The acoustical design of this building received an Honor Award from the American Consulting Engineers Council in 1988, in part because some of the recording spaces in the complex are among the quietest in the world.


This room is used for film screening, presentation, audio recording and for training. New products for improving motion picture sound are demonstrated, evaluated and developed here. It is located on the third floor of a building originally constructed in 1910. The size and shape of the room were optimized for motion picture presentations. The coffered ceiling creates a desirable aesthetic and helps to diffuse sound evenly throughout the room. To achieve Dolby's reverberation time criterion of approximately 0.3 seconds in the mid-frequencies, about 70% of the wall and ceiling areas were made sound absorptive, using 25 mm (1 inch)-thick sound absorbing material over deep air spaces.

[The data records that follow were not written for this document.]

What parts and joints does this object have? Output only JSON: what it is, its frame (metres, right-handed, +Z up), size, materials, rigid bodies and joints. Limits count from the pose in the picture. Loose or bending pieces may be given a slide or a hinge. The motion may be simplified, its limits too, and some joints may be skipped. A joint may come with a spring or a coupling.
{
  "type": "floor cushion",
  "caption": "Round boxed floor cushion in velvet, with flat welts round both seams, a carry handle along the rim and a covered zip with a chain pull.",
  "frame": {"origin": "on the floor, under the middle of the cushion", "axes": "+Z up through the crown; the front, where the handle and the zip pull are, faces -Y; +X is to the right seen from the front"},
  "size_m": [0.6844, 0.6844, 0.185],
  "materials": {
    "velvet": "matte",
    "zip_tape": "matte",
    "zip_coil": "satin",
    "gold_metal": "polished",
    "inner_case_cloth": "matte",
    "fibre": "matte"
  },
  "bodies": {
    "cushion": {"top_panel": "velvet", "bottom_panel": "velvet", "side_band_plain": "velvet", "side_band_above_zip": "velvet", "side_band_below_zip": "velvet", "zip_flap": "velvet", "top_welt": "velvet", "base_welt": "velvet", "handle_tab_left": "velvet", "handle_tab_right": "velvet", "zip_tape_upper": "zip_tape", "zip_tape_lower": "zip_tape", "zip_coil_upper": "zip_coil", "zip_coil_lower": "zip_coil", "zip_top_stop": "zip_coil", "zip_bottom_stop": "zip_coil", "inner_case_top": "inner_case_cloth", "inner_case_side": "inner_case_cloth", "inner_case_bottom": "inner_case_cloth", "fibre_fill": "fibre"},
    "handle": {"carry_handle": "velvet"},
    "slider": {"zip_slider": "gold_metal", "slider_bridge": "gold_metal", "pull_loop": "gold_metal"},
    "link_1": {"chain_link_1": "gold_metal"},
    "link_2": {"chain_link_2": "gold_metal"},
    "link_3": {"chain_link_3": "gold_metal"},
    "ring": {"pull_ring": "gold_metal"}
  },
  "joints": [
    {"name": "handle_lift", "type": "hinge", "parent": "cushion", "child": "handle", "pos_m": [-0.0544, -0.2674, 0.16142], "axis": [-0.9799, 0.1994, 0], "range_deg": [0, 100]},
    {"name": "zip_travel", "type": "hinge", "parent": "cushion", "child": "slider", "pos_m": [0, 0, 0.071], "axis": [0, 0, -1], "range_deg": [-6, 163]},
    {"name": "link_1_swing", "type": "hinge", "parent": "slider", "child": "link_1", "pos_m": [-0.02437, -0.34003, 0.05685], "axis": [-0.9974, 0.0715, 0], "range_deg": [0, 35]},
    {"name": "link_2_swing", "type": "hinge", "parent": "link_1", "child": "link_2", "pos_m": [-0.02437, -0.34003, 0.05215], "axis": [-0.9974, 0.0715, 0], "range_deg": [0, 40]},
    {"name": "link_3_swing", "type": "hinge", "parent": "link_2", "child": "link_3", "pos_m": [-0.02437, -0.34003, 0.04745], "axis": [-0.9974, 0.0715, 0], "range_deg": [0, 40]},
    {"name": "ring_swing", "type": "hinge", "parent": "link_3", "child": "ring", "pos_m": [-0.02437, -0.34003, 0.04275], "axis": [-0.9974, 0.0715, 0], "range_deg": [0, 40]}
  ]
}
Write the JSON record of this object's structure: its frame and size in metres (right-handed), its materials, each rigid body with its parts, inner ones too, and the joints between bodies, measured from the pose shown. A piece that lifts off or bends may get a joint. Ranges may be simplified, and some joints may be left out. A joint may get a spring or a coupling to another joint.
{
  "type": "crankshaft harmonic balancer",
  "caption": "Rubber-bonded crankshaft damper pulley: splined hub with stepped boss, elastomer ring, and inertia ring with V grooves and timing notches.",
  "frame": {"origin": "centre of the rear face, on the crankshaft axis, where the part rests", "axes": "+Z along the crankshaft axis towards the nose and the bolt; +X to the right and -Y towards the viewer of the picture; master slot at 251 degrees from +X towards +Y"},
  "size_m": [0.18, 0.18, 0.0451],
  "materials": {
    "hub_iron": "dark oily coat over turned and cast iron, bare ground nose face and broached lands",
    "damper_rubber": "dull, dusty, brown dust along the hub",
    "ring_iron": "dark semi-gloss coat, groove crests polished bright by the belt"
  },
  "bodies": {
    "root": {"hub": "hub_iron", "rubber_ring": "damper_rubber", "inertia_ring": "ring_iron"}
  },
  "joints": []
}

The acoustical quality in the room can be varied using retracting sound absorbing quilts in the side walls.

To develop structure-borne vibration control design standards for the 35mm and 70 mm projectors in the projection room, vibration measurements were made on similar projectors at a nearby theater. The screening room projectors were mounted on a floating concrete slab, isolated from the surrounding floating floor.

Double stud walls, a sound-isolating gypsum board ceiling and 75 mm (3-inch)-thick acoustically gasketed doors control noise intrusion from the outside as well as from the theater to adjoining areas. Double glazing with a 200mm (8-inch) air space was used to control projector room noise transfer into the screening room. The background noise in the room varies between NC 15 and NC 20 depending on the ventilation fan speed and thermal load. The office space below the screening room has an exposed ceiling for aesthetic reasons. The entire screening room is isolated from the office space by a concrete floating floor.